The European Securities and Markets Authority has been asked to develop guidelines to help firms determine when a product is deemed complex, which are due to be published next January.

The FCA noted that firms may want to consider the impact on their online distribution models, possibly developing a way of collecting relevant information from consumers to allow assessment of their knowledge and experience to understand the risks of a particular product.

4. Recording conversations.

This is one of the requirements which has raised hackles over the onerous burden being placed on firms. You’ll need to do a lot more paperwork and record everything, including telephone calls.

If the FCA applies the amended Mifid framework to advisers, you’ll need to take all reasonable steps to record relevant telephone conversations, face-to-face meetings and electronic communications relating to actual or proposed client transactions.
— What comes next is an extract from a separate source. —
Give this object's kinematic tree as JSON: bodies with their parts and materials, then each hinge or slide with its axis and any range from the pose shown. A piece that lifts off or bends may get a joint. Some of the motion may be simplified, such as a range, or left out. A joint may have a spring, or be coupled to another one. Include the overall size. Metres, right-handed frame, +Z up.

During stakeholder engagement, the regulator said it widely heard that advisers vary in terms of their commercial practices concerning record-keeping and for some smaller firms this requirement will represent a significant change, with concerns raised in respect to the likely costs involved.

5. Cost presentation

Mifid does not prescribe how information on fees should be presented to consumers and the FCA outlines that if it were to standardise any part of the costs and charges disclosure, this would be subject to appropriate consumer testing. 

“However, at this stage, we would welcome views on whether we should investigate standardising some, or all, of the Mifid II costs and charges disclosure.”

While it recognised the varied legislative approach at a European level, the FCA believes that consistent high level provisions could be important to ensure that remuneration practices for advisers prevent conflicts of interests.